Paragraph 23AG(1AA)(a) of the ITAA 1936 is relevant to your employment. ODA is assistance delivered through the Australian Governments overseas aid program, as administered by the Department of Foreign Affairs and Trade and/or the Australian Agency for International development (AusAID).
As you are employed by AusAID on a development program, your income will fall under paragraph 23AG(1AA)(a) of the ITAA 1936.
Accordingly, as you will be working in Country A for a period of not less than 91 days, on an AusAID development program, your foreign income will be exempt form tax in Australia under subsection 23AG(1) of the ITAA 1936.
Note
Foreign earnings exempt under section 23AG of the ITAA 1936 are taken into account in calculating the tax payable on other income derived by a taxpayer.

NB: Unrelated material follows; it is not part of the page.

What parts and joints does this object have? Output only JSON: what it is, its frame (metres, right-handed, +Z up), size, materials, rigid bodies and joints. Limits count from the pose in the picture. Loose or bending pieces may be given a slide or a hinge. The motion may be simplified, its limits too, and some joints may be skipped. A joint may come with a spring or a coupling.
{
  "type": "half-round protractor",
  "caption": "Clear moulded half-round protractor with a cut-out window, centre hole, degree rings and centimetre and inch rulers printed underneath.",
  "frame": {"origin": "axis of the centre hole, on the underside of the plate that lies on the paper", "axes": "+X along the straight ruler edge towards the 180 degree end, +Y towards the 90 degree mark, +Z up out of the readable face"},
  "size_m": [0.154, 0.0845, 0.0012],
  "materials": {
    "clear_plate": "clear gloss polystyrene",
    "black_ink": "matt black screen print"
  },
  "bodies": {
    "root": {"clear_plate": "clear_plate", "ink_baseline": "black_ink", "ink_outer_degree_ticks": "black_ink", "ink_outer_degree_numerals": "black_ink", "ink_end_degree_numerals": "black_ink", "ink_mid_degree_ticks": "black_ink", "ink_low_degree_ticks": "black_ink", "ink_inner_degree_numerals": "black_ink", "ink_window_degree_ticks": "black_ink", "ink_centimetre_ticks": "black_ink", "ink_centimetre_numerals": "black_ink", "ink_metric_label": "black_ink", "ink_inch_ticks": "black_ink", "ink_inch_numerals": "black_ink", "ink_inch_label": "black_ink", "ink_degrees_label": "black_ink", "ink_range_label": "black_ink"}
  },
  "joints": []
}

This method of calculation referred to as 'exemption with progression' prevents the exempt income from reducing the Australian tax payable on other income. This income needs to be included as foreign exempt employment income in your Australian tax return.
Pay As You Go (PAYG)
In terms of your employer's PAYG withholding obligations, subsection 12-1(1) of Schedule 1 to the Taxation Administration Act 1953, provides that an entity need not withhold an amount from a payment if the whole of the payment is exempt income of the recipient. As your income is exempt under section 23AG of the ITAA 1936 amounts are not required to be withheld under the PAYG system from those earnings.
However, if you choose to have no PAYG withholdings made from your exempt foreign service income and for the same financial year you have other, non-exempt income, there is the possibility of a substantial PAYG amount shortfall when you lodge your tax return.